Encyclopedia of Contemporary Chinese Culture

QIAN LIQUN

b. 1939, Chongqing
Literary historian
Qian Liqun is a leading proponent of May Fourth humanism in post-Mao literary and cultural criticism. After graduating from the People’s University in 1960, Qian worked in Guizhou. He returned to Beijing in 1978 when he was accepted as a graduate student at Peking University. As he himself explains it, the political discrimination and social exclusion that he suffered during the Cultural Revolution motivated his interest in Lu Xun’s form of criticism.
Qian has made a signal contribution to the study of modern Chinese literature through his comprehensive studies of Lu Xun and his brother, Zhou Zuoren.

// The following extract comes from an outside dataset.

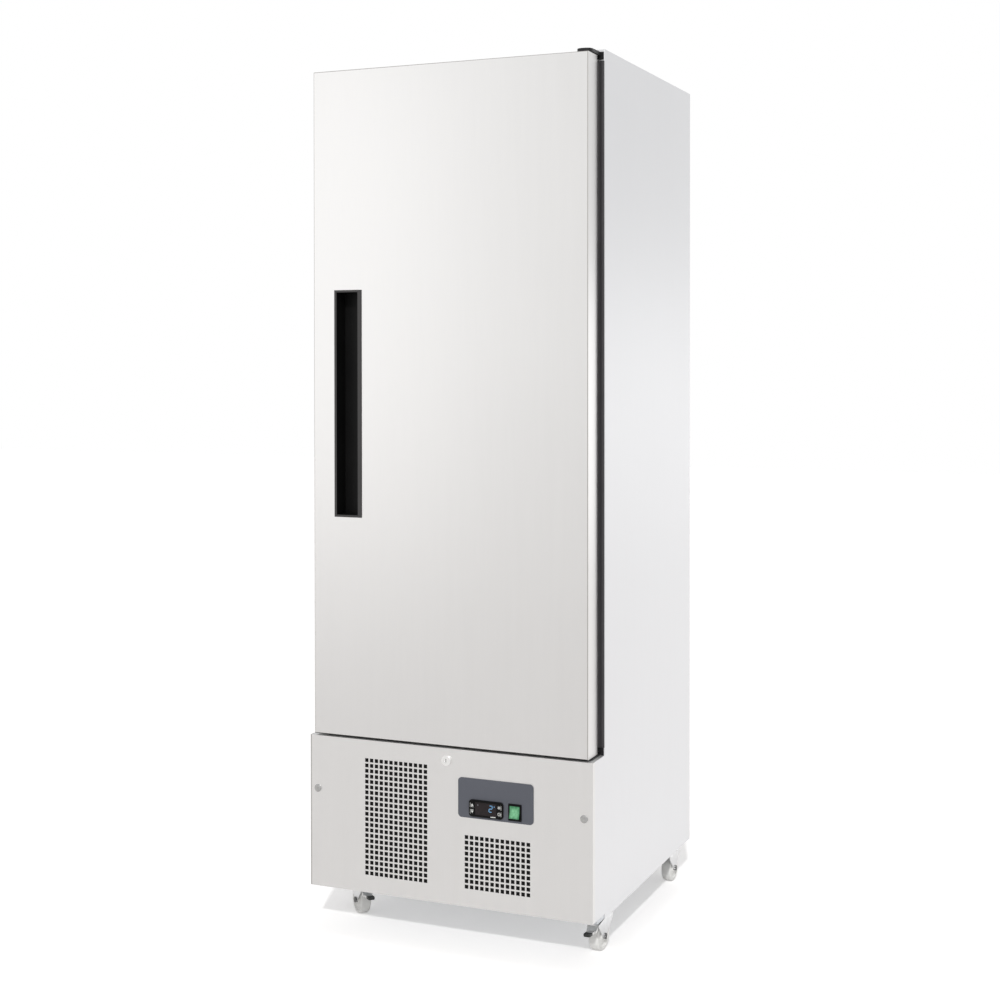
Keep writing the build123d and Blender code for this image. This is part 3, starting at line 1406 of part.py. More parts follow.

Because Zhou, in particular, had served as the Minister of Education during the Japanese occupation, he had been a taboo subject for literary historians for decades. Zhou’s involvement in establishing the disciplines of literary and cultural criticism and his efforts at cultural reconstruction were deliberately ignored. Qian’s comparative studies of Zhou Zuoren and Lu Xun have provided the cultural/historical context that had been missing for years. Qian’s interest in these figures, moreover, is not restricted to literary history. There are connections between what Qian has written about Lu Xun and his own commitment to, and views about, the place of literature in the education of the whole person. In the 1990s, therefore, Qian increasingly turned his attention to lay audiences in a series of lectures on Lu Xun and Zhou Zuoren, as well as editing anthologies of modern Chinese literature for middle-school students.